Как-то мы ехали, он был крепко выпивши, а пьяного я его не любил — он терял всякую способность сдерживаться, матерился, себя, уж точно, считал центром вселенной.
— Андрей, ну ты ж понимаешь, что я гений, — сказал он.
Мне смертельно надоело это слушать. Я остановил машину (как сейчас помню, это было на Моховой) и сказал:
— Ну, ты, гений, вылезай отсюда к такой-то матери!
Гога опешил. Вылез. На следующий день я его отчислил с картины. Мы расстались. «Дядю Ваню» доснимал один Гуслинский.

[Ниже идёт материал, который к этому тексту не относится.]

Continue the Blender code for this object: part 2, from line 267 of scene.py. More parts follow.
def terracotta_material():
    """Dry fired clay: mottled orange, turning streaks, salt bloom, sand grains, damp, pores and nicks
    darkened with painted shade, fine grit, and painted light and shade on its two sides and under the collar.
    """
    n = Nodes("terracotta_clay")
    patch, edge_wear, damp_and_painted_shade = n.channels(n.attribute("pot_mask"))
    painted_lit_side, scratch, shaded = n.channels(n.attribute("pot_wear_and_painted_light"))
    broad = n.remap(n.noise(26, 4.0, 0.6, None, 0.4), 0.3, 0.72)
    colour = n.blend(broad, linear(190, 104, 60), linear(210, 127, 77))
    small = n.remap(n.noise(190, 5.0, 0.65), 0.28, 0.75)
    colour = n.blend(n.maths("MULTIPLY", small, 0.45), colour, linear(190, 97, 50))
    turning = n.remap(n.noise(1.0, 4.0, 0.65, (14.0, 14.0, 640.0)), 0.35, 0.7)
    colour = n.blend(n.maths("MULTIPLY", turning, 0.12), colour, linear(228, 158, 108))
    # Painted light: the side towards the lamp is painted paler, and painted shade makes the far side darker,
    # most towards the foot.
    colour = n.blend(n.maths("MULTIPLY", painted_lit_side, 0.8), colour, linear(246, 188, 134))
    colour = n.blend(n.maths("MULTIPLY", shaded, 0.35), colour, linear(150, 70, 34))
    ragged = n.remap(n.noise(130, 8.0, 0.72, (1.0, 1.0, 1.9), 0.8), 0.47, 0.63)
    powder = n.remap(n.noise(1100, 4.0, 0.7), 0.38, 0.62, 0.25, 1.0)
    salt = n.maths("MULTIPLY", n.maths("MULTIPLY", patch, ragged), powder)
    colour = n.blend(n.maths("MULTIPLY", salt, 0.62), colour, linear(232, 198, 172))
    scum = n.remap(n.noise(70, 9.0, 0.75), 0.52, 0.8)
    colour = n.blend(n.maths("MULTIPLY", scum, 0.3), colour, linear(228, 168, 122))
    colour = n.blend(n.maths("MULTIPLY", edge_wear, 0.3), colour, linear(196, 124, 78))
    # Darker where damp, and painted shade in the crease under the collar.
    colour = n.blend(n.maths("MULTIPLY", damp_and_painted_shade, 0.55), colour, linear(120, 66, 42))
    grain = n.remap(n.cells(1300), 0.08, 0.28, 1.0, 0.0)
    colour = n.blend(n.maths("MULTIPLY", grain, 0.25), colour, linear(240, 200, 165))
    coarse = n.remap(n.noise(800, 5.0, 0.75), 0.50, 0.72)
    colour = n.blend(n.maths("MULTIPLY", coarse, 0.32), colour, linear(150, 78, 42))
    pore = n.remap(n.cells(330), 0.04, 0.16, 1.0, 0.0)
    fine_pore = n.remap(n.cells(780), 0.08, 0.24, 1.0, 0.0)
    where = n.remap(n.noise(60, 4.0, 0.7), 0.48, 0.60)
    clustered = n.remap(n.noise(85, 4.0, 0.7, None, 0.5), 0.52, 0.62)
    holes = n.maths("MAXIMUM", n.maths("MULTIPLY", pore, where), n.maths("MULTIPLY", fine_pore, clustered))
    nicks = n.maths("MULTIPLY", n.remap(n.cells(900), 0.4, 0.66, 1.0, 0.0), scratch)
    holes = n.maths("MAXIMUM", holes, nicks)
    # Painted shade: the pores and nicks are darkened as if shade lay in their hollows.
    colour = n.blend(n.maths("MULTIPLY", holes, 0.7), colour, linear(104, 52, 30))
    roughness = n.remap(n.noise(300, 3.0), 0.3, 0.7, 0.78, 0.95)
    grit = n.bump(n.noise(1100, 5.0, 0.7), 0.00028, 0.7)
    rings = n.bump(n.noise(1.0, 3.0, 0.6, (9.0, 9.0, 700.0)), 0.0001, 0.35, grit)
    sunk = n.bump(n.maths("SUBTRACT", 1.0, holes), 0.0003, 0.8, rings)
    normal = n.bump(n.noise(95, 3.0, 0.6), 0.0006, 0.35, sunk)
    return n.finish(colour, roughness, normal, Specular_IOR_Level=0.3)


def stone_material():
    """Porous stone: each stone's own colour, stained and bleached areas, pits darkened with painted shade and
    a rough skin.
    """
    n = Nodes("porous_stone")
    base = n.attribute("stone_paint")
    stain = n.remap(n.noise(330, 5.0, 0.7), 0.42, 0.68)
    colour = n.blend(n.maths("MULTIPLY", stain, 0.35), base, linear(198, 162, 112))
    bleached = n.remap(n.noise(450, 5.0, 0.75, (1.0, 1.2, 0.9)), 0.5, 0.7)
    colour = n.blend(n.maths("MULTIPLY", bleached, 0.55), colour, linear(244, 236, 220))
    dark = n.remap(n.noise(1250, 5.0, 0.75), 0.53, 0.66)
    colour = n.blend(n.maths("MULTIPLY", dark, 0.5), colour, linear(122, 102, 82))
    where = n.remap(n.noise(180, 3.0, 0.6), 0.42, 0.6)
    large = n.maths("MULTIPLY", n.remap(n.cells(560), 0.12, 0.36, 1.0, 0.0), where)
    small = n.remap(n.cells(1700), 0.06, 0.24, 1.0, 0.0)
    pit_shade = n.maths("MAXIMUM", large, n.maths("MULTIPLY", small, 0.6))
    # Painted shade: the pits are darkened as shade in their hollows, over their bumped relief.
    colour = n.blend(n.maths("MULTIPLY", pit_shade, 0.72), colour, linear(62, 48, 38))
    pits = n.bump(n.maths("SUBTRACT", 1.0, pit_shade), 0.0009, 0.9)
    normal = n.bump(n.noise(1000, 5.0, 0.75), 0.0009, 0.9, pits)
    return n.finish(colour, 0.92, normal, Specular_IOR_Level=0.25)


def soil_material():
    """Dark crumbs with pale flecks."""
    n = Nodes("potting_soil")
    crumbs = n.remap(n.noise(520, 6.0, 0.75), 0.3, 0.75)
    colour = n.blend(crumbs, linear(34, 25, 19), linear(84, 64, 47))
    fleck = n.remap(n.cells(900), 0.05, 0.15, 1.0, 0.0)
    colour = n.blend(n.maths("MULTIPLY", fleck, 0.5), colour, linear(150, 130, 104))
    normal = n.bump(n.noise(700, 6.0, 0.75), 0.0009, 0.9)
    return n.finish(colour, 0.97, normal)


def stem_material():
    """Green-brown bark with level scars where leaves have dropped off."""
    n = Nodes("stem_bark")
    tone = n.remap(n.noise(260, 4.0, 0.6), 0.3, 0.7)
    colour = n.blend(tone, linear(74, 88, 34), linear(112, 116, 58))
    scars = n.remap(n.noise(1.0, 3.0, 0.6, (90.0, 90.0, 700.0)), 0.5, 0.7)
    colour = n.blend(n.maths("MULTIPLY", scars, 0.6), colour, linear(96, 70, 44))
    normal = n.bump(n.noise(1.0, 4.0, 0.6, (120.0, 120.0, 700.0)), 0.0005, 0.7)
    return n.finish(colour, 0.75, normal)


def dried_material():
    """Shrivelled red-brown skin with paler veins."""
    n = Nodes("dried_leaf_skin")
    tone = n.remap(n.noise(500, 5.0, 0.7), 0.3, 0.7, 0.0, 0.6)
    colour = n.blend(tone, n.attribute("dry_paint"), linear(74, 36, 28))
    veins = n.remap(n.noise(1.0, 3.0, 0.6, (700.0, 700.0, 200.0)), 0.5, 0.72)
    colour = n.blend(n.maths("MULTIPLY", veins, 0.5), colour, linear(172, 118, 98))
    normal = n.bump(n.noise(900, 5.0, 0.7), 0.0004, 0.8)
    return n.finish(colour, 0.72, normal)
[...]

Больше с Гогой я не работал, хотя очень люблю то, что он делает, в операторской профессии считаю его одним из лучших.
Терялись люди, с которыми я приходил в кино. Со мной уже не было Тарковского, с которым можно было думать, спорить, в спорах искать себя. Следующую картину я снимал с другим оператором и другим художником. Но до следующей картины надо было еще дожить.
После «Дяди Вани» у меня было много разных проектов. Фильм о Скрябине. Экранизация «Рассказа неизвестного человека» Чехова. «Борис Годунов» по Пушкину. Совместный с югославами фильм на материале гражданской войны. Фотофильм по «Евгению Онегину» Пушкина. И много прочего. Когда я еще сидел в монтажной, доделывая «Дядю Ваню», пришел Женя Григорьев, принес сценарий «Романс о влюбленных сердцах» (так он тогда назывался), попросил совета: кто бы из режиссеров мог его поставить. К тому времени сценарий валялся на студии уже два года.

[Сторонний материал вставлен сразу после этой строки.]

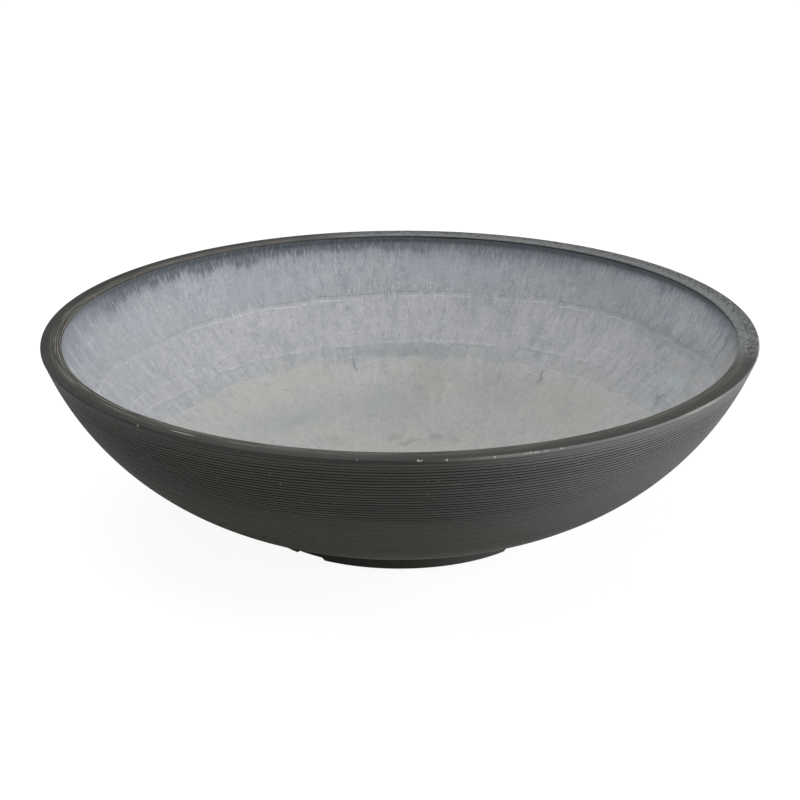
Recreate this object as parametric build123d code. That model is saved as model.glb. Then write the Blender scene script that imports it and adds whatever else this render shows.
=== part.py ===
from build123d import *
from math import asin, atan2, ceil, cos, radians, sin, sqrt
import os

# A wide, shallow bowl planter on a low foot ring: one moulded shell of filled plastic,
# and the rubber plug of its drain hole. Millimetres, +Z up, base centre at the origin.

# Overall form of the bowl
rim_diameter = 560.0
height = 153.0
wall = 10.0
floor_diameter = 138.0       # flat middle of the floor, where the curved wall starts
floor_lift = 8.3             # underside of the floor above the ground
wall_bands = 5               # straight steps in the curve of the plain lower wall
inner_bands = 6              # straight steps in the curve of the inside

# Rim
rim_land = 16.5              # width of the flat top
rim_chamfer = 0.8
lip_face = 2.5               # upright face at the land's inner edge
lip_slope = 45.0             # degrees, how the lip's underside runs back to the wall

# Turned grooves around the outside
rim_band = 4.6               # plain band between the rim's top and the first groove
groove_pitch = 5.26          # upright, every second one of the real grooves
groove_depth = 0.7
groove_zone = 63.0           # height of the grooved band

# Foot ring
foot_diameter = 228.0        # outside, at the ground
foot_width = 12.0
foot_draft = 3.0             # degrees
notch_width = 24.0
notch_depth = 2.0
notch_count = 4
notch_start = 51.5           # degrees from +X to the first notch

# Drain hole and its plug
drain_diameter = 25.0
plug_clearance = 0.3         # radial
plug_reach = 3.0             # how far the stem stands out under the floor
plug_wall = 4.5              # rubber left around the hollow in the stem
plug_roof = 3.0              # rubber left above that hollow
flange_diameter = 40.0
flange_thickness = 4.0
grip_width = 22.0
grip_height = 15.0           # above the flange
grip_thickness = 5.0
grip_bead = 8.0              # diameter of the rounded top

# Worked out from the sizes above
rim_radius = rim_diameter / 2
floor_radius = floor_diameter / 2
foot_radius = foot_diameter / 2
drain_radius = drain_diameter / 2
lip_radius = rim_radius - rim_land
floor_top = floor_lift + wall

# The wall is one arc in section, from the edge of the flat floor, where it is level,
# up to the chamfer of the rim
wall_run = rim_radius - floor_radius
wall_rise = height - rim_chamfer - floor_lift
arc_radius = (wall_run**2 + wall_rise**2) / (2 * wall_rise)
arc_centre_z = floor_lift + arc_radius
floor_angle = radians(-90)


def wall_point(angle, depth=0.0):
    """Point of the wall's section at an angle on its arc, sunk in square by depth."""
    reach = arc_radius - depth
    return (floor_radius + reach * cos(angle), arc_centre_z + reach * sin(angle))


def wall_angle(z):
    """Angle on the arc where the outer face of the wall passes height z."""
    return asin((z - arc_centre_z) / arc_radius)


def wall_curve(start, end, steps, depth=0.0):
    """Points along the arc from one angle to another, depth below the outer face."""
    return [wall_point(start + (end - start) * i / steps, depth) for i in range(steps + 1)]


def wall_middle(r):
    """Height of the middle of the shell's thickness at radius r."""
    run = max(r - floor_radius, 0)
    return arc_centre_z - sqrt((arc_radius - wall / 2) ** 2 - run**2)


def groove_points():
    """Grooved part of the outline from the bottom up: each groove is a short ledge
    cut square into the wall, and a long flank that runs out again below it."""
    top = height - rim_band
    count = ceil(groove_zone / groove_pitch)
    points = [wall_point(wall_angle(top - count * groove_pitch))]
    for step in reversed(range(count)):
        angle = wall_angle(top - step * groove_pitch)
        points += [wall_point(angle, groove_depth), wall_point(angle)]
    return points


def lip_end_angle():
    """Angle on the arc where the lip's sloping underside meets the inner face."""
    slope = radians(lip_slope)
    start_r = lip_radius - floor_radius
    start_z = height - lip_face - arc_centre_z
    inner_radius = arc_radius - wall
    toward = start_r * cos(slope) - start_z * sin(slope)
    length = sqrt(toward**2 + inner_radius**2 - start_r**2 - start_z**2) - toward
    return atan2(start_z - length * sin(slope), start_r + length * cos(slope))


def shell_section():
    """Half section of the bowl's shell, from the drain hole out to the rim and back."""
    grooves = groove_points()
    grooves_end = wall_angle(grooves[0][1])
    outline = [(drain_radius, floor_top), (drain_radius, floor_lift)]
    outline += wall_curve(floor_angle, grooves_end, wall_bands)[:-1] + grooves
    outline += [(rim_radius, height - rim_chamfer), (rim_radius - rim_chamfer, height)]
    outline += [(lip_radius, height), (lip_radius, height - lip_face)]
    outline += wall_curve(lip_end_angle(), floor_angle, inner_bands, wall)
    return make_face(Plane.XZ * Polyline(*outline, close=True))


def foot_section():
    """Half section of the foot ring, running up into the middle of the shell."""
    inner_r = foot_radius - foot_width
    top_z = wall_middle(foot_radius)
    outline = [
        (inner_r, 0),
        (foot_radius, 0),
        (foot_radius + top_z * sin(radians(foot_draft)), top_z),
        (inner_r, wall_middle(inner_r)),
    ]
    return make_face(Plane.XZ * Polyline(*outline, close=True))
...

Начало чтения оставило ощущение бреда. В самом прямом смысле слова. Но чем дальше я углублялся в сценарий, тем более он меня захватывал. Он заражал, я невольно проникался настроем вещи. А когда дошел до сцены смерти героя, не мог сдержать слез.

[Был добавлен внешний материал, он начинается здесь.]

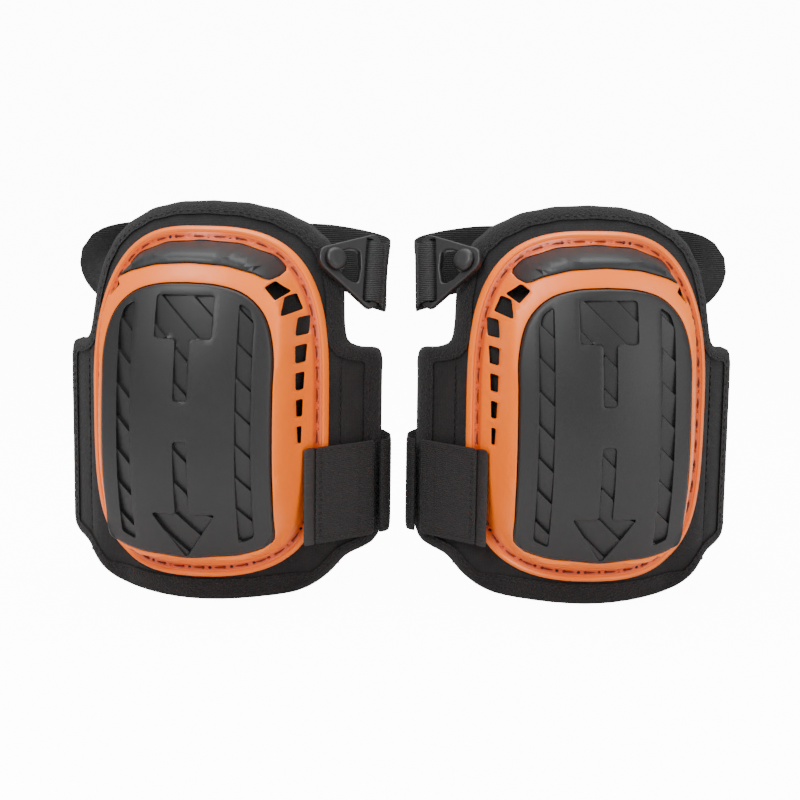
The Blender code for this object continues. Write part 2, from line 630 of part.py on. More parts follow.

Сценарий стал преследовать меня. «Дядя Ваня» уже был окончен, я уехал в Париж, но «Романс» все не выходил из головы. Какой-то непостижимый, сказочный мир мерещился за страницами григорьевской поэмы в прозе. Страстный, неповторимый, яркий. Я уже почувствовал, что не снимать этот фильм не могу.
Есть художники, всю жизнь пишущие одну и ту же картину. Таков, в общем, Сезанн. Или Майоль. Что бы он ни делал — памятник жертвам войны, портрет жены или скульптуру в честь основания города — он все время лепил одних и тех же пышнозадых, коротконогих, толсторуких, нелепо прекрасных женщин, придавая им разные позы. Он нашел свой мир, единый и целостный, и в нем был неповторим. А есть другие мастера: добившись великих результатов в одной манере, они не боялись со временем ее сменить, испытать себя в новых материалах и формах. Таков Пикассо.
Хорошо это или плохо, но единого мира, куда бы я старался с каждой картиной все глубже проникнуть, у меня нет. Но даже при этом решение ставить сценарий Григорьева было зигзагом крутизны невиданной.
Что же такого особенного было в сценарии? Сюжет — элементарен: таких любовных историй в кино было тысячи. То, о чем писал Григорьев, давно всем наскучило, чуть ли не обесценилось, стало общим местом. Язык и вовсе не кинематографический — напыщенный, в лучшем случае — высокопарный. Снимать непонятно как. На худсовете, где обсуждался будущий фильм, все восторгались сценарием — Таланкин, Бондарчук, искренне радовались, что нашелся, наконец, на него режиссер, но тут же пожимали плечами: как это переносить на экран, не знал никто. И я в том числе.
И все же было в григорьевском сценарии то главное, что дано лишь настоящему художнику — мироощущение. О простых вещах он говорил с первозданной чистотой, страстью; нельзя было не поразиться таланту автора, взявшегося открывать новое в самом обыкновенном. Автор казался человеком счастливым: он настолько был поглощен захватившим его чувством, что ни о чем другом уже не думал. Все прочее — стилистику, пластику, материальную среду фильма — оставил на усмотрение режиссера.
Чтобы создать мир, одного профессионализма мало. Можно крепко сбить конструкцию вещи, дать ей динамичный сюжет, острые диалоги. Даже страсть, темперамент могут быть созданы чисто профессиональными средствами. Но авторский мир — это уже исключительно из сферы таланта. Это неповторимость и проникновение в некие сущностные стороны жизни.
По «Романсу о влюбленных» нельзя было сделать ни бытовую драму, ни комедию, ни реалистическую повесть. Уже в самом сценарном тексте заложены такие отступления от «ползучего реализма», что можно было это ставить, только идя в неведомое.